Well if the NSA does have loads of 0day then it's still better for them to give good security advice to strengthen infra, because it will limit the access adversary's have while they still have all the 0day's anyway.

i.e. they are advanced enough to not need to walk through an open door, so they might as well encourage others to close the doors because that will increase national security (while presumably not limiting their own access).

One of their missions is infrastructure security of nationally important assets. Usually this is military stuff. But think power grids, etc… NSA ironically puts out some good security stuff. Their “manageable network plan” pdf is a must read for anyone hacking to wrangle a new environment, even if it isn’t followed by the owners of said environment.

I’ve been recommending it to various localities after my security assessments for years now. https://apps.nsa.gov/iaarchive/library/ia-guidance/security-...

I get a "cannot find requested file" page when trying to get the actual file. The IAD library stopped being updated in 2018 and the link has apparently bitrotted. Cryptome still has a copy, FWIW [0].

Having said that, the last thing I tried implementing from the NSA was a simple systemd service to disable ptrace [1]. The provided service definition had at least three errors, and the instructions themselves were incomplete. Not exactly a confidence builder, but I'll take a look at this one so thank you.

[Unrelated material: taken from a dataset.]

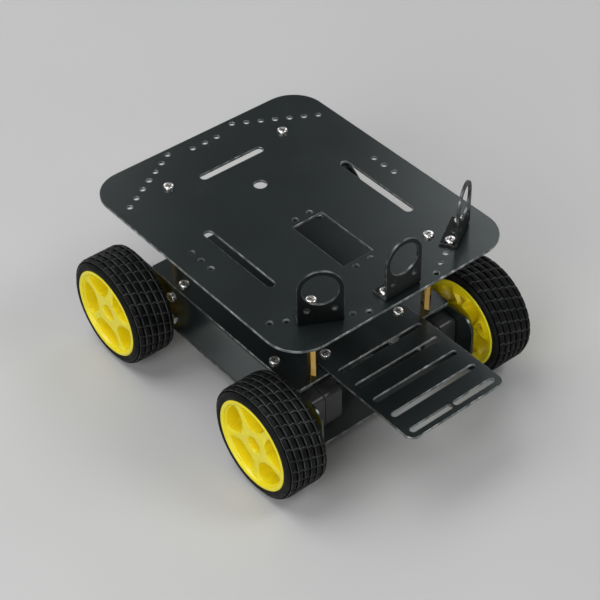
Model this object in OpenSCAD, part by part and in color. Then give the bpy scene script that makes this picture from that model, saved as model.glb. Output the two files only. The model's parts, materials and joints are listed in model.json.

[0] https://cryptome.org/2016/01/nsa-16-0114.pdf

[1] https://media.defense.gov/2019/Jul/16/2002158062/-1/-1/0/CSI...

Thanks for the update!
Have absolutely zero background knowledge here, but just to be pendantic your argument is structured as a logical fallacy [1].

While we maybe could estimate the relative sizes of the groups you mention and compare them relative to each other to guess the strategy/policy/tactics it's not clear that would be accurate; or maybe we could infer based on some heuristic or metric (like budget being a proxy for headcount), and even then it's not clear how certain that guess would be, so it's not obvious how "we all know" it's 99/1 vs 50/50, vs any other permutation.

Push come to shove would probably agree with your premise and conclusion, and really have no idea, so apologies for being nitpicky; without a background on the technical details it's likely I'm wrong.

[1] https://www.logicallyfallacious.com/logicalfallacies/Alleged...

To add to this, GP: it is enough to simply state facts and how they influence your opinion.

No individual can speak for all readers here on how they view this agency. Attempting to weakens the comment.

Yes, there is a logical fallacy here. Yet, that does not mean that the initial comment doesn't have a point.